As an American, will Scottish independence have an impact on me?
Not really—at least not initially. Scotland will become just another one of the many small countries in Europe. You can still take lovely vacations there. Barack Obama and Hillary Clinton have both called on Scotland to stay in the UK, but that seems to be mostly for sentimental reasons. Clinton told the BBC, “I would hate to have you lose Scotland.”
The broader impact will only be felt in the years and even decades to come. The Scottish referendum is being watched very closely by secessionist movements all over the world—from Catalonia in Spain, to Flanders in Belgium, to Quebec in Canada and even Puerto Rico in the United States. This year in the Ukraine we’ve witnessed a highly-divisive, violent attempt at secession. Scotland could become the model of what a peaceful, democratic secession should look like. If things go smoothly, other groups will certainly be lining up to try to become “the next Scotland.”

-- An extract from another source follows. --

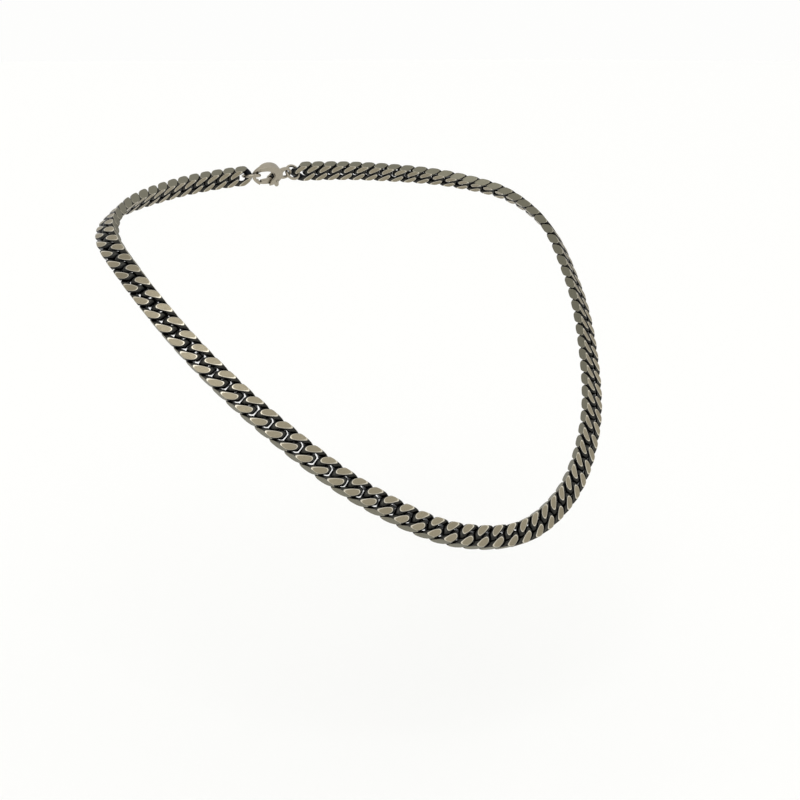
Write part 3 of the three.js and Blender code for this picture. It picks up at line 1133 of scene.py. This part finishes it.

So will Scotland vote for independence?
It’s unlikely. Ever since the referendum was announced, polls have indicated that a majority of Scots favor staying in the United Kingdom. Salmond and the nationalist movement have managed to narrow the gap somewhat, but they’ve never polled ahead. There’s an element of uncertainty because 10 to 15 percent of voters still claim to be undecided. “Some people are predicting the vote will be between 1 and 2 percentage points. I don’t think it’s going to be that close,” says Smith. “It’ll probably be more like 10 or 15 percentage points [against independence]. I think the undecided voters have actually decided. They’re just not telling.”